The Immediate Implications:
Liquidity Risk Is Real: Tokens heavily dependent on USDT liquidity face potential volatility spikes as market structure shifts. PENGU’s technical setup suggests a bottom may form around $0.013–$0.014, but confirmation requires improved stablecoin confidence.
Regulatory Compliance Becomes an Asset: The market is pricing in regulatory clarity as a feature. Ecosystems that can adapt their stablecoin infrastructure—or reduce dependence on less regulated options—will outperform peers.
Emerging Opportunities: Alternative collateral models (such as commodity-backed stablecoins) and AI-integrated solutions represent frontier territory. Early-stage projects that address regulatory gaps could attract capital displaced from struggling stablecoin-dependent tokens.
Portfolio Resilience Requires Monitoring: Sophisticated investors now track stablecoin redemption flows, supply changes, and regulatory announcements with the same rigor applied to traditional macroeconomic data. PENGU investors should do the same.
The Bottom Line
As cryptocurrency markets mature, they’re beginning to resemble traditional finance in unexpected ways—particularly in how regulatory clarity and systemic risk create winners and losers. The PENGU token’s current technical weakness isn’t merely a technical matter; it reflects genuine concerns about its dependency on a stablecoin (USDT) that faces unprecedented regulatory pressure.
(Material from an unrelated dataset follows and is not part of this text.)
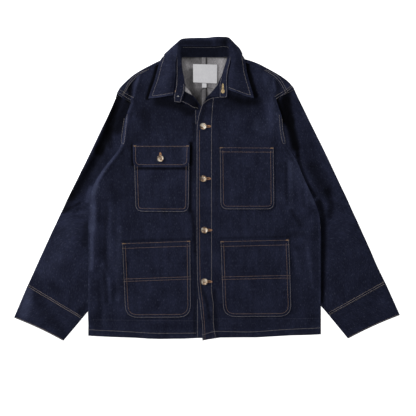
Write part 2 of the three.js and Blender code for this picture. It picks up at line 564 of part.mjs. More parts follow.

The path forward depends on two critical variables: whether the PENGU ecosystem can meaningfully reduce its USDT reliance (the Pudgy Party game is a start, but insufficient) and whether renewed confidence in stablecoin reliability—potentially sparked by successful regulatory frameworks—can reignite broader market participation.
For investors, the lesson is straightforward: track stablecoin trends as religiously as you track individual token fundamentals. Supply flows, redemption activity, and regulatory developments are no longer background noise—they’re central to understanding where prices are headed next.